Hi there! Thanks for stopping back in.

Like love2fish93 suggested, it will depend on your type of mower. Is it riding lawnmower, or self-propelled?

In short, adjusting the front wheels should have little/nothing to do with the operation of the mower. Typically there is just a little handle/bracket on the wheels to adjust them up or down. There's really little to do with the operation of the mower.

Maybe you got some bad gas in it and it won't start. 

Check underneath the mower (while it's turned off ) and make sure there is no string or tall grass wrapped around the wheels. You should be able to freely spin the wheels with your hands. If you can't, then something is binding the wheels.

Again, all that is contingent on the mower being a basic push-type mower.


----------



## love2fish93 (May 27, 2008)

Drabdr said:


> Check underneath the mower (while it's turned off ) and make sure there is no string or tall grass wrapped around the wheels.


Not even turned off, take off the spark plug cap to eliminate any chance.


----------



## Drabdr (Nov 26, 2007)

love2fish93 said:


> Not even turned off, take off the spark plug cap to eliminate any chance.


Good idea.:up: Would be a good time to pull the spark plug and clean, if necessary.


----------



## love2fish93 (May 27, 2008)

Yep, it is a good time for that. after cleaning the plug, check for grass caked up around the blade that would prevent it from turning freely.
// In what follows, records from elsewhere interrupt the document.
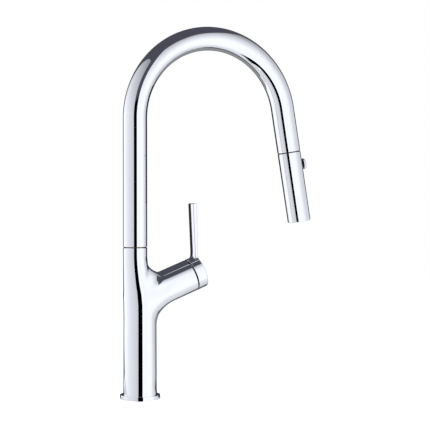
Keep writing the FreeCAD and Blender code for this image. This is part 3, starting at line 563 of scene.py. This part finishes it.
BEND_RADIUS, SPRING_LINE, LEG_LENGTH = spout_path()
LEG_LEAN = math.atan2(LEG_AXIS.x, -LEG_AXIS.z)
SEAM_HALF = node_reach("wand_shell", SEAM, LEG_AXIS)[0]


def path_station(distance):
    """The place and direction of the spout's centreline, at a distance from the spring line."""
    arc = BEND_RADIUS * (math.pi - LEG_LEAN)
    if distance <= 0:
        return Vector((NECK_X, 0, SPRING_LINE + distance)), Vector((0, 0, 1))
    if distance >= arc:
        return SEAM + LEG_AXIS * (distance - arc - LEG_LENGTH), LEG_AXIS
    turn = distance / BEND_RADIUS
    centre = Vector((NECK_X + BEND_RADIUS, 0, SPRING_LINE))
    place = centre + Vector((-math.cos(turn), 0, math.sin(turn))) * BEND_RADIUS
    return place, Vector((math.sin(turn), 0, math.cos(turn)))


SEAM_DISTANCE = BEND_RADIUS * (math.pi - LEG_LEAN) + LEG_LENGTH


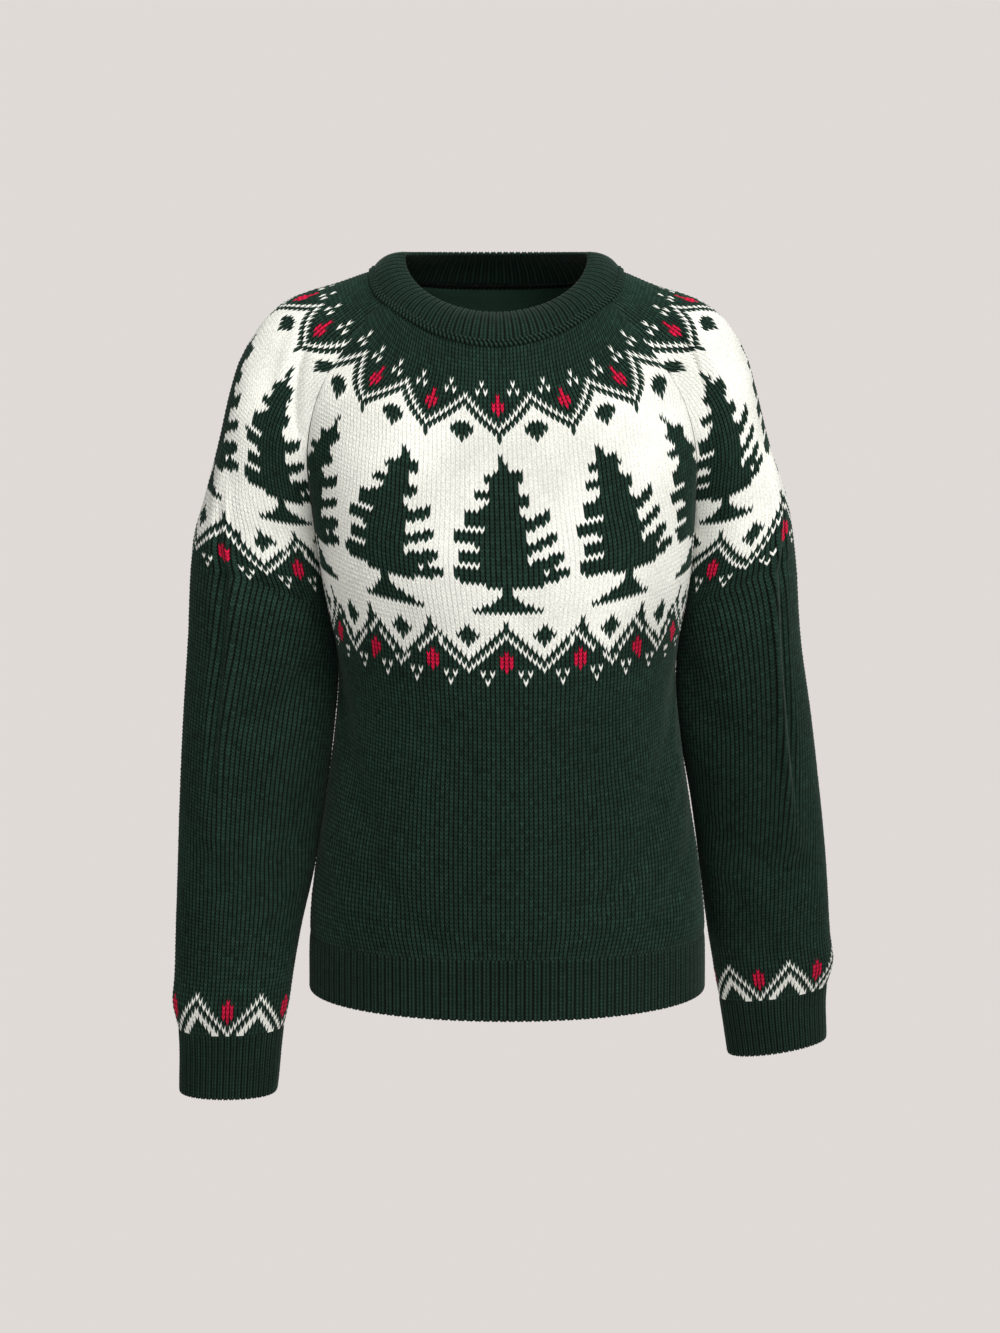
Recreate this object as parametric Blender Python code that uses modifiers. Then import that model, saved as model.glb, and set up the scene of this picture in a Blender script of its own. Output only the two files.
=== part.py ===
"""Christmas sweater: a raglan knit with nine sewn pieces, worn and hollow.

Every piece is a wall of cloth on one form. The form is made of courses, the rows
of a knit. A course runs round the body or a sleeve through a few key lines: the
middle of the front, the raglan seams, the ridge of the sleeve and the middle of
the back. The tables give those lines, a row for each section, in millimetres.
X runs to the viewer's right, Y to the back and Z up, with the origin in the
middle of the neck at the height of the shoulder by the neckband.
"""
import math

import bpy
import numpy as np

MM = 0.001

# Thickness of the cloth, and the gaps left at its sewn seams. The walls lean
# towards each other inside a seam, which leaves them about 0.3 mm apart there.
KNIT_WALL = 2.4
RIB_WALL = 3.0
SEAM_GAP = 0.7
SIDE_GAP = 1.2

# Gap left above and below a seam between two courses, in courses.
EDGE_GAP = 0.1

# Courses counted down from the neck seam.
UNDERARM = 84
HEM_SEAM = 151
HEM_EDGE = 167
CUFF_SEAM = 207
CUFF_EDGE = 225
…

My guess is that it may be flooded (too much fuel in the cylender for it to fire), and it may need time to dry out. If your plug looks wet when you pull it out, pull it over without the plug in it to circulate some air through it. like it was said before, we can only assume that it is a walk behind mower and these are general statements.


----------



## Knotbored (Jun 5, 2004)

If this is a walk-behind mower with driven wheels on the front (almost sure it is ) then it sounds like the cable you hold down to make it go is rusted or has become disconnected. It is almost impossible to start any mower in gear- but try tipping the front wheels off the ground, pull the starter rope and see if they turn. Sometimes just working the cable a few times will unbind it, or a $5 replacement cable might be needed.


----------